Back in August I married this pattern to a mid-weight, denim-type fabric from Sawyer Brook (now sold out). I liked the striped version on the pattern envelope, as well as a plaid version Katherine Tilton posted on her blog. You know I like to add some paint to fabric whenever it's appropriate, so I jumped in and did it here. I laid the yardage out on my work table and masked off a 2 inch wide stripe about 6 inches from the selvedge. Then I took a brush and some pewter Lumiere paint and used light strokes to paint the stripe. I liked it so much, I repeated it at the other selvedge.

When I cut out the pattern pieces, I tried placing them where they would take advantage of the stripe. I didn't get fancy about matching stripes anywhere. I just wanted the stripes to appear in a balanced fashion. Not a perfect job, but I'm happy with it.


The fabric, which is all cotton, was a breeze to sew, and it stands up pretty well to the collar design. I was really pleased these buttons from Sawyer Brook matched the paint so well:


Sewing this design is like putting a puzzle together because of the asymmetry at the lower fronts. It's not difficult, but it requires patience and attention to detail. As I put the pieces together, I discovered two errors on the pattern. The first involves a mis-placed notch:


The notch at the top of piece #4 should have been about 1-1/2 inches to the right. I only figured this out when I went to attach it to the right front and found the notches were quite far away from one another.

The second error is on piece 13, the right front facing. The lower edge needs to be extended on one side and tapered to nothing on the other side, as shown below:


If you don't do this, you won't have enough fabric to cover a seam later on. So it's pretty important to fix it before you cut. You can see the problem if you lay piece 13 against the right front piece. It's just too short!

Aside from these two errors, the pattern sewed up really well, and was fun to construct. I really like this jacket and expect to get a lot of wear from it, since it's in a good-for-me basic color.


Oh, and one thing about the design of the lower left front. As you can see in the photo above, the lowest piece does "stand out" from the jacket. It's a bit odd, but I've grown to like it.

*****

Three months later, in late November, I decided to make the jacket again. 


And I'm not so happy about this one. First of all, the color is a stretch for me. Even though my eyes and hair are brown, it's hard to find brown that enhances my cool skin tone. I don't think this is bad, but it's not my best color. Agree?

The second problem is a larger one, and it involves an unhappy marriage of pattern and fabric. This is a lightweight denim of cotton, polyester and lycra. It is soft and drapey. Not the right fabric for this collar style. The collar can barely stand up, even with a facing and interfacing. And see the drag lines on the upper chest? Too soft a fabric.

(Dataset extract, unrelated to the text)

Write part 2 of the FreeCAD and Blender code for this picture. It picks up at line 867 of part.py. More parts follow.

And lastly, the fit of this jacket isn't good at all. I don't know why I didn't notice it back in August when I made the first one. The shoulders are just too wide on me. I should have cut this version in a smaller size. The style is loose, to a certain degree, but I don't think the sleeves should hang off the shoulder by more than an inch. I simply wasn't paying attention.

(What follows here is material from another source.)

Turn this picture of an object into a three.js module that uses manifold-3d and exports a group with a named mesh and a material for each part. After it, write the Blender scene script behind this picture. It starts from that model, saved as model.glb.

Oh well, on to the parts of this jacket I really like: the printing. 


Diane Ericson's  Bamboo Forest and Brush Alphabet stencils were a perfect pairing for embellishing this fabric. I used black Neopaque and copper Lumiere paints, which enhance those colors in the fabric (and the buttons, which are from Sawyer Brook). 


What a lot of fun this printing was! In fact, I love the printing so much, I'm not all that unhappy with the jacket. I just don't know how much I'll wear it because of the color, the baggy shoulders, and the drag lines. Honest opinions - would you wear this jacket if it looked like this on you? If not, what would you do with it? I welcome any and all comments!



Sunday, November 30, 2014

A Go-With-Everything Ponte Jacket



Back in September I realized I could really use a basic cardigan in my wardrobe, an easy-to-wear jacket that would go with (almost) everything. So I dug through my resource center and found a black ponte milled for Eileen Fisher, purchased from Sawyer Brook a couple of years ago. The fabric is rayon and nylon, and it has a soft hand and drape.

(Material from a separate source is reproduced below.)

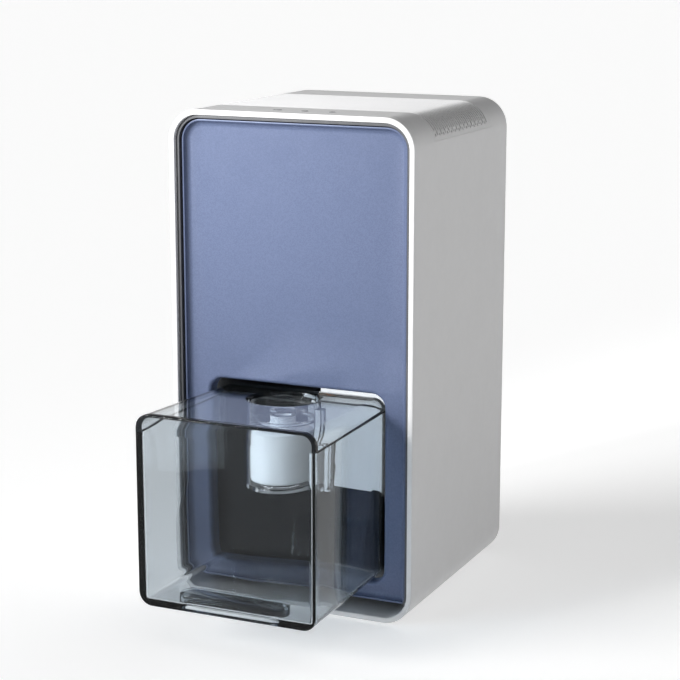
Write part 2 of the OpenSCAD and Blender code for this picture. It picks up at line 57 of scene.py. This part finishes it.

Now, basic isn't my normal thing. If you've been reading my blog for any length of time, you know I like asymmetry, uneven hemlines, and maybe a touch of paint. But not on this garment. I really needed it to be PLAIN. Enter McCall's 6996, view C/D, a simple cardigan with a wide center front band that becomes a collar of sorts. Without buttons or pockets. Really basic.

There is one nice design feature on the jacket - gathering at the center back seam of the band:


I like the extra interest this gathering gives, even though it's a small area that is almost covered by my hair.

A simple pattern and easy to sew fabric made for a quick project. Cutting this out and sewing it up was a dream. A dream in terms of easiness, but I have to admit, it was a bit boring for me to sew, and I was glad to get it over with. But it will be the perfect thing to grab when I need an extra layer over a t-shirt, and I expect to wear it a lot. I'm in the market for a really funky cardigan style jacket to make from ponte but I haven't found one yet. Maybe I'll have to design one that more suits my style.

The t-shirt I'm wearing with the jacket is also a recent make. The fabric is a rayon/lycra jersey, once again from Sawyer Brook. I had visions of combining it with other fabrics, but that never happened, so I decided on a top. It's a lot of print for me, but it will usually be covered by this jacket, or one of my black vests. I used my TNT t-shirt pattern, Vogue 8793, Katherine Tilton's zipper collar top. I made it with a neckband instead of the collar.


I've been on a quest of perfecting my TNT t-shirt pattern. I'm not quite there yet, but I'm getting close.

And that's the news from my little corner of the world. I have some other garments finished but I need more photos. We got 6" of snow Wednesday, so outdoor shots are out. The daylight hasn't been good here lately either, so I'm still waiting for a sunny day so I can take photos indoors. I'll be using my new camera and tripod. Wish me luck!